All-trans retinoic acid recalibrates macrophage transcriptional responses to drug-resistant Mycobacterium tuberculosis through strain-specific immunometabolic reprogramming
Roshan Singh, M.; Kumar, R.; Anand, S.; Pahuja, I.; Hussain, A.; kumar, R.; Singh, A.; Dwivedi, V. P.; Kumar, M.; Ojesina, A. I.; Singh, I. K.
Show abstract
Tuberculosis (TB) caused by Mycobacterium tuberculosis (M.tb) remains the leading infectious cause of death worldwide, with multidrug-resistant (MDR) and extensively drug-resistant (XDR) strains presenting an escalating therapeutic crisis.
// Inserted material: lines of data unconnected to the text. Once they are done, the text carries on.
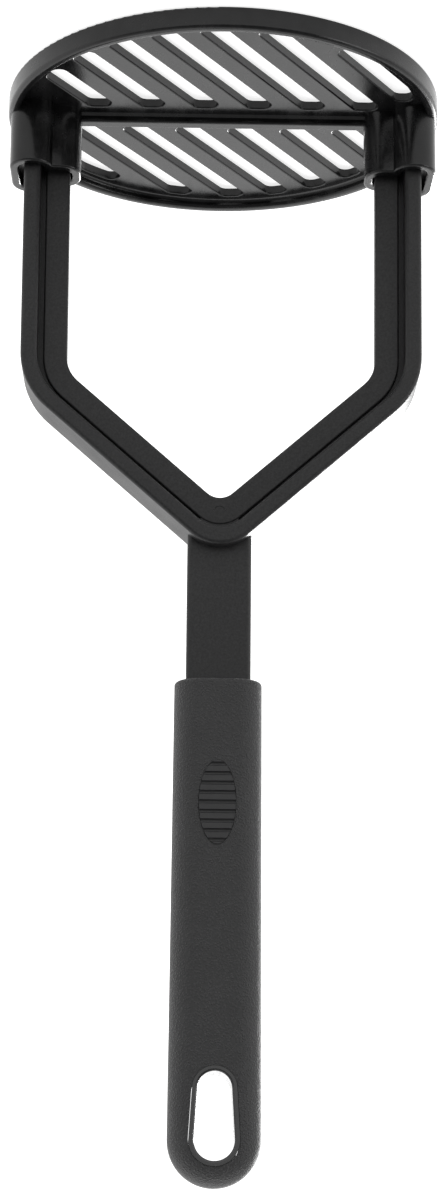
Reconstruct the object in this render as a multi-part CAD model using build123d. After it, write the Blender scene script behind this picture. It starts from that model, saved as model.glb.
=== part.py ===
from build123d import *
import math
import os

# Hand masher for potatoes and fruit: a slotted round plate, a yoke whose two arms plug into the plate,
# a flat neck, and a soft grip over a hard core. It stands on its mash face: Z = 0 is that face, +Z runs
# up to the handle's end, X runs across the yoke and -Y is the front, the side of the thumb pad.
# Millimetres and degrees.

# Mash plate
plate_radius = 53.5
sheet_bottom_z = 0.7
sheet_top_z = 3.0
rim_height = 5.5
rim_wall = 2.8
rim_foot_radius = 0.5
rim_lip_radius = 1.1
rim_root_radius = 1.0
rib_thickness = 3.3
rib_top_z = 5.2
rib_root_radius = 0.6

# Slots: parallel, slanted across the plate, seven in front of the rib and seven behind it
slot_width = 6.0
slot_pitch = 13.2
slot_slant = 32.5
slot_offset = -0.2
slot_end_radius = 48.4
slot_rib_gap = 5.5
slot_socket_gap = 11.0
slot_corner_radius = 2.1
slot_edge_radius = 0.4
slot_rows = range(-2, 5)

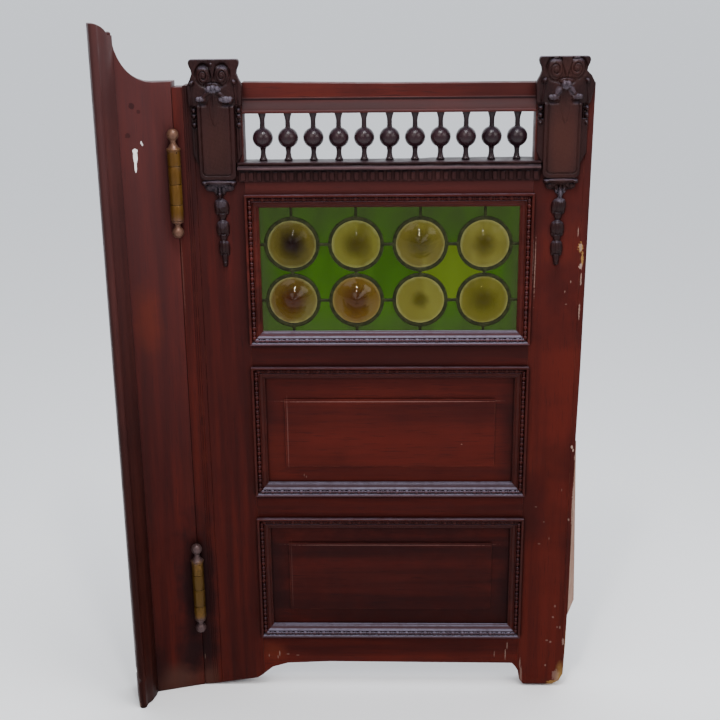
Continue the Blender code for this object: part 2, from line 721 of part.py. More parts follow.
wing_back = Vector((FIXING[0], BARREL_OUT + WING_THICKNESS, FIXING[1]))
fixed_at = FRONT_AXIS + Matrix.Rotation(FOLD, 3, "Z") @ wing_back
door_set = empty("door_set", -fixed_at)
wing = empty("wing_axis", FRONT_AXIS, door_set)
wing_face = empty("wing_face", (0, 0, 0), wing, FOLD)
link = empty("front_barrel_axis", FRONT_AXIS, door_set)
leaf = empty("rear_barrel_axis", REAR_AXIS, door_set)

wing_board()
wing_nosing()
hinges()
hanging_strip()
hinge_stile()
closing_stile()
packing_strip()
bottom_rail()
plain_rail("middle_rail", *MIDDLE_RAIL)
plain_rail("cross_rail", *CROSS_RAIL)
plain_rail("frieze_rail", FRIEZE_RAIL[0], SILL[0] - FIT)
top_rail()
gallery_sill()
fluted_strip()
mouldings()
glass_stop()
panel("upper_panel", MIDDLE_RAIL, CROSS_RAIL, UPPER_FIELD)
panel("lower_panel", BOTTOM_RAIL, MIDDLE_RAIL, LOWER_FIELD)
green_glass()
yellow_pane()
lead_came()
roundels()
spindles()
for side, (middle, shoulder, volutes) in CAPITALS.items():
    capital(side + "_capital", middle, shoulder, volutes)
    husk_drop(side + "_husk_drop", middle)
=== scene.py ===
import math

import bmesh
import bpy
import numpy as np
from mathutils import Matrix, Vector, noise


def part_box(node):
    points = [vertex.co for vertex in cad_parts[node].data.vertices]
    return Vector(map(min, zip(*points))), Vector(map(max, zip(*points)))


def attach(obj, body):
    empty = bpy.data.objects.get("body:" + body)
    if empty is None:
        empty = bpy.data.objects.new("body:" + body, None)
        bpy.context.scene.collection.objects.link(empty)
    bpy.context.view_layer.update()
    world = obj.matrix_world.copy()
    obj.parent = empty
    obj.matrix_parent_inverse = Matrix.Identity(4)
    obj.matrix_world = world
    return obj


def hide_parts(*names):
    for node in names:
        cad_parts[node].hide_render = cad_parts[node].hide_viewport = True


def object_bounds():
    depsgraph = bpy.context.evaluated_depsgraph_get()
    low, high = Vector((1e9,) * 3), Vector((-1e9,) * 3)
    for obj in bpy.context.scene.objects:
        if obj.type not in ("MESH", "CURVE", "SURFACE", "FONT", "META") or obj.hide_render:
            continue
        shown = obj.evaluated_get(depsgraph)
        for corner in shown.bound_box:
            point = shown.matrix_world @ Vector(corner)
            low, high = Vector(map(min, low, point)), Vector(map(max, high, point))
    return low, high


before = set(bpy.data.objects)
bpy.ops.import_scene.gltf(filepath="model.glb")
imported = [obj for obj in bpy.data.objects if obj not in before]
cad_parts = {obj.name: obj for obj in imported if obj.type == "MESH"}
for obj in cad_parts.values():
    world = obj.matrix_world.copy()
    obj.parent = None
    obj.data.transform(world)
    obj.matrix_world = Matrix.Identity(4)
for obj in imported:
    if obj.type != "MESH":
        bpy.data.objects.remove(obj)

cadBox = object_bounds()


def middleOf(node):
    return Vector([(low + high) / 2 for low, high in zip(*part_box(node))])


# The door's own axes: x from the middle of the leaf, y from its front face, z from the foot of the wing board
doorOrigin = Vector((middleOf("bottom_rail").x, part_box("cross_rail")[0].y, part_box("wing_board")[0].z))
# the wing board stands folded forwards: the ways along its face and into it
fold = math.radians(17)
foldWay = Vector((math.cos(fold), math.sin(fold), 0))
foldDepth = Vector((-math.sin(fold), math.cos(fold), 0))


# Small helpers for modelling by hand
def chooseNone():
    bpy.ops.object.select_all(action="DESELECT")


def choose(*objects):
    chooseNone()
    for obj in objects:
        obj.select_set(True)
    bpy.context.view_layer.objects.active = objects[-1]


def edit(obj):
    choose(obj)
    bpy.ops.object.mode_set(mode="EDIT")
    bpy.ops.mesh.select_mode(type="VERT")


def done():
    bpy.ops.object.mode_set(mode="OBJECT")


def pickAll():
    bpy.ops.mesh.select_all(action="SELECT")


# Selects the vertices, edges or faces that pass a test in the mesh being edited
def pick(kind, test):
    bpy.ops.mesh.select_all(action="DESELECT")
    bpy.ops.mesh.select_mode(type=kind)
    mesh = bmesh.from_edit_mesh(bpy.context.object.data)
    for item in {"VERT": mesh.verts, "EDGE": mesh.edges, "FACE": mesh.faces}[kind]:
        item.select_set(bool(test(item)))
    mesh.select_flush_mode()
    bmesh.update_edit_mesh(bpy.context.object.data)


# Cuts the mesh being edited across one axis at each place
def cutAt(axis, places):
    for place in places:
        pickAll()
        bpy.ops.mesh.bisect(plane_co=[place * (i == axis) for i in range(3)],
                            plane_no=[float(i == axis) for i in range(3)])


def pull(x=0.0, y=0.0, z=0.0):
    bpy.ops.mesh.extrude_region_move(TRANSFORM_OT_translate={"value": (x, y, z)})


def closeUp():
    pickAll()
    bpy.ops.mesh.remove_doubles(threshold=0.00001)
    bpy.ops.mesh.normals_make_consistent(inside=False)


def settle(obj):
    choose(obj)
    bpy.ops.object.transform_apply(location=True, rotation=True, scale=True)


def modify(obj, kind, **settings):
    choose(obj)
    modifier = obj.modifiers.new(kind.lower(), kind)
    for key, value in settings.items():
        setattr(modifier, key, value)
    bpy.ops.object.modifier_apply(modifier=modifier.name)


def repeat(obj, count, pitch):
    modify(obj, "ARRAY", count=count, use_relative_offset=False, use_constant_offset=True,
           constant_offset_displace=(pitch, 0, 0))


def smooth(obj, degrees=35):
    choose(obj)
    bpy.ops.object.shade_smooth_by_angle(angle=math.radians(degrees))


def box(name, low, high):
    low, high = Vector(low), Vector(high)
    chooseNone()
    bpy.ops.mesh.primitive_cube_add(size=1, location=(low + high) / 2, scale=high - low)
    obj = bpy.context.object
    obj.name = name
    settle(obj)
    return obj


# A line drawn by extruding one vertex from the next; it stays in edit mode
def drawLine(name, points, closed=False):
    points = [Vector(point) for point in points]
    chooseNone()
    bpy.ops.mesh.primitive_plane_add(size=0.01, location=points[0])
    obj = bpy.context.object
    obj.name = name
    settle(obj)
    edit(obj)
    pickAll()
    bpy.ops.mesh.merge(type="CENTER")
    following = points[1:] + points[:1] if closed else points[1:]
    for here, there in zip(points, following):
        pull(*(there - here))
    if closed:
        pickAll()
        bpy.ops.mesh.remove_doubles(threshold=0.000001)
    return obj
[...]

All-trans retinoic acid (ATRA), an active vitamin A metabolite with established immunomodulatory properties, has emerged as a candidate host-directed therapy, yet its genome-wide transcriptional effects on macrophage across strains of differing drug-resistance profiles remain uncharacterized. We performed RNA sequencing of murine peritoneal macrophages infected with drug-susceptible H37Rv, MDR-2261, or XDR-MCY M.tb strains, with and without ATRA treatment, validated by RT-PCR and flow cytometry. All three strains activated a conserved pro-inflammatory program dominated by Nos2, Il1b, and Acod1 induction with progressive suppression of host translational and mitochondrial machinery. XDR-MCY uniquely induced Ifnb1/IFN-{beta}, suppressed Prdx1 and Gpx4, the latter shared with MDR-2261 and showed selective downregulation of MHC-II processing genes, suggesting a multilayered immune evasion strategy. ATRA activated canonical retinoid signaling across all infection states and consistently induced Arg1-mediated resolution signaling, with Nos2 suppression observed in H37Rv- and MDR-infected macrophages. ATRA selectively restored Epas1/HIF-2 in H37Rv- and MDR-infected macrophages without disrupting the HIF-1-driven antimicrobial program or itaconate biosynthesis. ATRA responsiveness progressively attenuated with drug resistance, with XDR-MCY-infected macrophages largely refractory to transcriptional reprogramming. These findings provide a transcriptional rationale for evaluating ATRA as a host-directed adjunct in drug-resistant TB and identify Gpx4 suppression in drug-resistant strains and XDR-specific Ifnb1 induction as vulnerabilities necessitating further investigation.